Wearable advancements don’t stop there. New jewelry offerings include the ability to keep us safe, record the sights and sounds of our daily lives, and help the blind read. Contact lenses offer zoomable eagle-eyes or sensors to monitor our glucose levels in real time for targeted diabetes care. The same headphones delivering the latest album to our ears are also able to record our heart rate. And, other new headsets can prevent drivers from dozing off. Wearable jackets allow both hugs to be transmitted to kids far away and text messages to be sent to emergency personnel. There are shoes which can lead users through unfamiliar places. Other wearable technologies allow users the ability to monitor a babies vitals in real-time or notify users of poor posture.
Further proof of the bourgeoning interest in wearable devices is provided by the depth and breadth of pet related wearable technologies now available. Multiple companies leveraged the same functionality offered in human wearable devices to develop pet-centric offerings tapping into the huge Pet Product’s industry.
The Pet Supplies Industry is nearly $14 billion. That’s only a little over $600 million more than the Gross Domestic Product (GDP) of Iceland. (American Pet Products Association)
Owners now have the ability to track their pet’s location, activity levels and body temperatures.
The future of wearables is bright. And, more wearable options are expected.
The number of wearable devices globally is expected to grow significantly in the next four years (Cisco).
Startups, crowd funded projects and government/education led initiatives are looking to solve a wide array of issues with wearable devices. These devices promise to change consumers’ lives, from the most esoteric (a hat which moves cat-like ears in response to a user’s emotions) to the inspiring (mechanized exoskeletons for disabled individuals or injectable devices which delay/reverse aging).
Despite the expected growth of the industry, connectivity between the device and the user, or the device with other wearable devices is expected to remain limited.
Devices with embedded cellular connectivity are expected to remain small. (Cisco)
However, estimates of limited connectivity should not dissuade telecoms/network providers from entering the wearables market.
Much of the wearable growth in the short term will likely hinge on companies abilities to develop a comprehensive infrastructure of supporting applications able to seamlessly aggregate complementary user data.

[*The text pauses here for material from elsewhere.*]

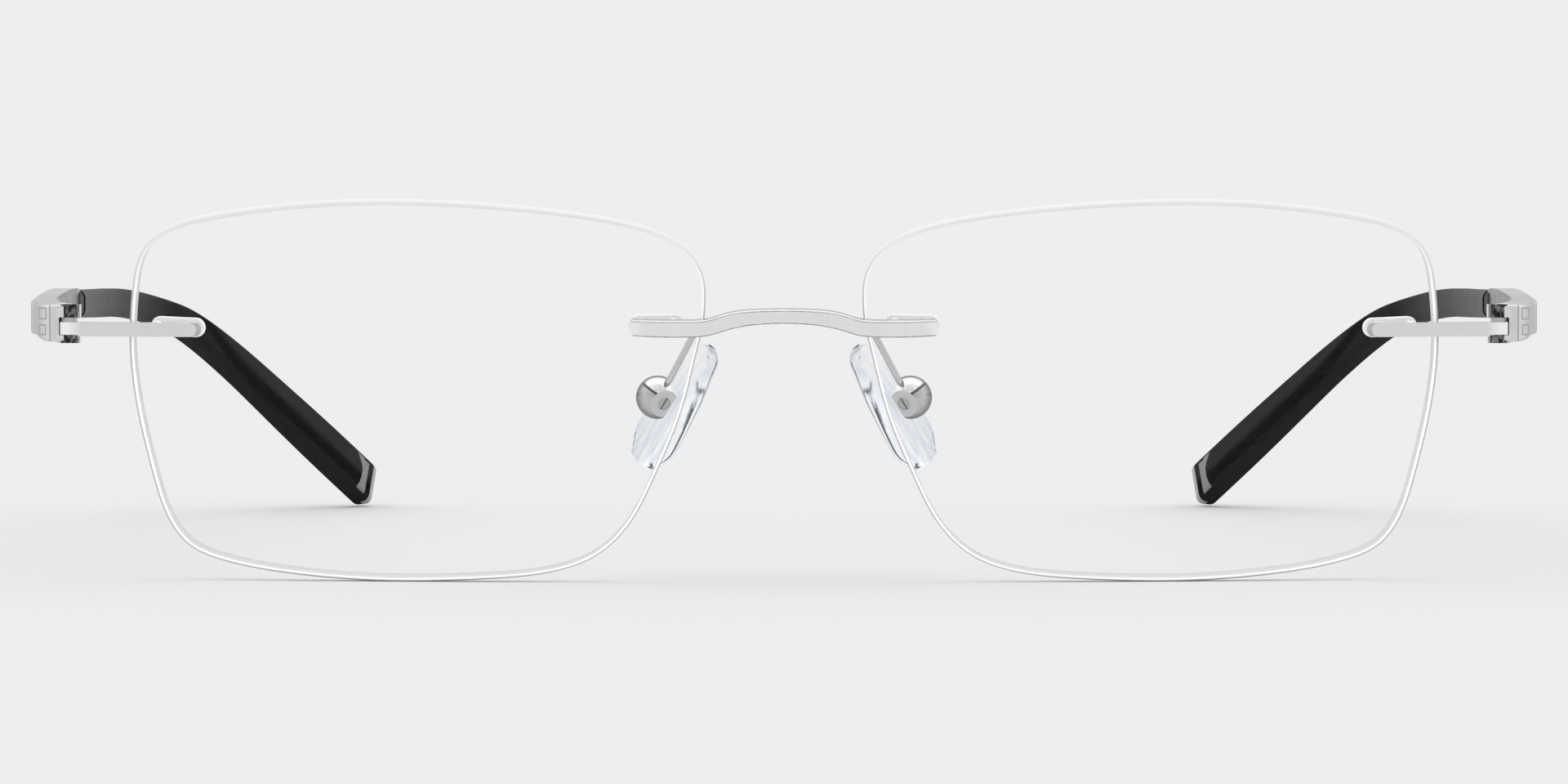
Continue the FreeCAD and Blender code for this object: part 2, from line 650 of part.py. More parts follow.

And, wireless technologies will be essential to support the development of this infrastructure.
Subsequent wearable success will likely rely on the same infrastructure, but be optimized to provide a more seamless experience for the user. A single image will not only provide a comprehensive and intuitive view of the captured data, but also an ecosystem to leverage the captured data into actionable insights. These insights will harmoniously encourage the user to achieve their designated goals.
As the industry continues to progress, wearable devices (including implantables and digestibles) are likely to fundamentally transform the human condition. These technologies and their supporting infrastructure will develop and distribute information which will significantly boost humanity’s physical, psychological and intellectual capabilities.